▶ [AIM]:
In the following material, identify every line holding the string "None" and return it.

_ _ _ _ _ _ _

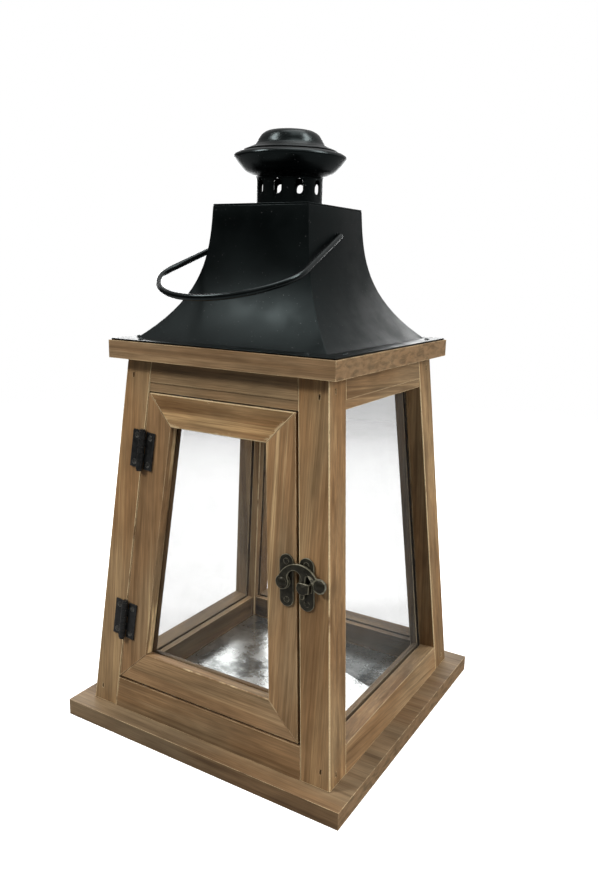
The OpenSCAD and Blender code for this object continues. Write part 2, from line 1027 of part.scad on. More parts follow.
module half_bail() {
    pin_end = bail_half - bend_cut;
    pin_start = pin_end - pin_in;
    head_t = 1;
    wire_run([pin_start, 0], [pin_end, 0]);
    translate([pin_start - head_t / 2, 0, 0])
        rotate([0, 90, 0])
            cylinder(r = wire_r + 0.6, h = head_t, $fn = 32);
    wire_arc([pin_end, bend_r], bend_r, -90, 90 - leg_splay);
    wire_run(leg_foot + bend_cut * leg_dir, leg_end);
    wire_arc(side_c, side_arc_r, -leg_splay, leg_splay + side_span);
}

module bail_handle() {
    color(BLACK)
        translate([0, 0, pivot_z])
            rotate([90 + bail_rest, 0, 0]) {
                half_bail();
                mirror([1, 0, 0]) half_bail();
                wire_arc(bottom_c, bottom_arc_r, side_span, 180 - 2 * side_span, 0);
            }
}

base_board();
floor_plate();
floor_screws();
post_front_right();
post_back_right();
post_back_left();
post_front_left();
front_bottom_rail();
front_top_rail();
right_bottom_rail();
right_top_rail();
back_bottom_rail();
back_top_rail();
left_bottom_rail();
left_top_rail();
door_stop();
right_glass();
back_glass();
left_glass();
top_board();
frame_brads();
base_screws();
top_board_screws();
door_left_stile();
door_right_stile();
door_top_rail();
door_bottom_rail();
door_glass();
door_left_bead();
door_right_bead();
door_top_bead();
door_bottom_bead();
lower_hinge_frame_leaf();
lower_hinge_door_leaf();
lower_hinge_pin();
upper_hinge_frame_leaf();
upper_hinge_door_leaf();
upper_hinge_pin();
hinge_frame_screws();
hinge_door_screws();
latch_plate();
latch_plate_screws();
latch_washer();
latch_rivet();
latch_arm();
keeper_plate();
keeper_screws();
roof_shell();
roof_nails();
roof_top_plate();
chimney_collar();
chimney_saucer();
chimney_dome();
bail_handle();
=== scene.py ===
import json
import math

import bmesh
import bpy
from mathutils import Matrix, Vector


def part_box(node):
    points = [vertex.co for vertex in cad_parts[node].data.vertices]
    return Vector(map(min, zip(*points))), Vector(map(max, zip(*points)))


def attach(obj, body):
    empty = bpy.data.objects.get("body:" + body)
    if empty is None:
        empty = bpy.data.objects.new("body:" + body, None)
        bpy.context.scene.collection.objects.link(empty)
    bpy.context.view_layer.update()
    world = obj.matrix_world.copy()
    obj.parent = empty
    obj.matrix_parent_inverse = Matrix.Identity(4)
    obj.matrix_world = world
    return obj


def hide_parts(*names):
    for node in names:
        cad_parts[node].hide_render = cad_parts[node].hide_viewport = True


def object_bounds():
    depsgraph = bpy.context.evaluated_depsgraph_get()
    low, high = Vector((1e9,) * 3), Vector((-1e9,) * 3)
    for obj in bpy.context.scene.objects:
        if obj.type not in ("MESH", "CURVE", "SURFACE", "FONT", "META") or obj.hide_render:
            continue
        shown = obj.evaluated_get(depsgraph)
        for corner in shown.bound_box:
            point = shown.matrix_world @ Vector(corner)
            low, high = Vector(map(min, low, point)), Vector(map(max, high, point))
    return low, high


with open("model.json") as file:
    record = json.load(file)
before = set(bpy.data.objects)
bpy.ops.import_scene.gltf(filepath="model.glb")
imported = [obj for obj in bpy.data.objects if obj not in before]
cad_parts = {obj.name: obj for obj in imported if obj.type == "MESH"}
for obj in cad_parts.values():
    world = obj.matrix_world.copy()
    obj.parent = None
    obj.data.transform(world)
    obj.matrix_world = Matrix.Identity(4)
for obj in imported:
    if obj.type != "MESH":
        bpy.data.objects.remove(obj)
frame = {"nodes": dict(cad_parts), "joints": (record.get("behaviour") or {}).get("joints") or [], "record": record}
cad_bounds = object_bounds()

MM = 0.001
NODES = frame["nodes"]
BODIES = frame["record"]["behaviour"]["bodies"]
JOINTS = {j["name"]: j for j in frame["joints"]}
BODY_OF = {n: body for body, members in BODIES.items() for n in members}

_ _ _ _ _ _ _

▶ [RESPONSE TO THE TASK]:
    if empty is None:
        empty = bpy.data.objects.new("body:" + body, None)
    obj.parent = None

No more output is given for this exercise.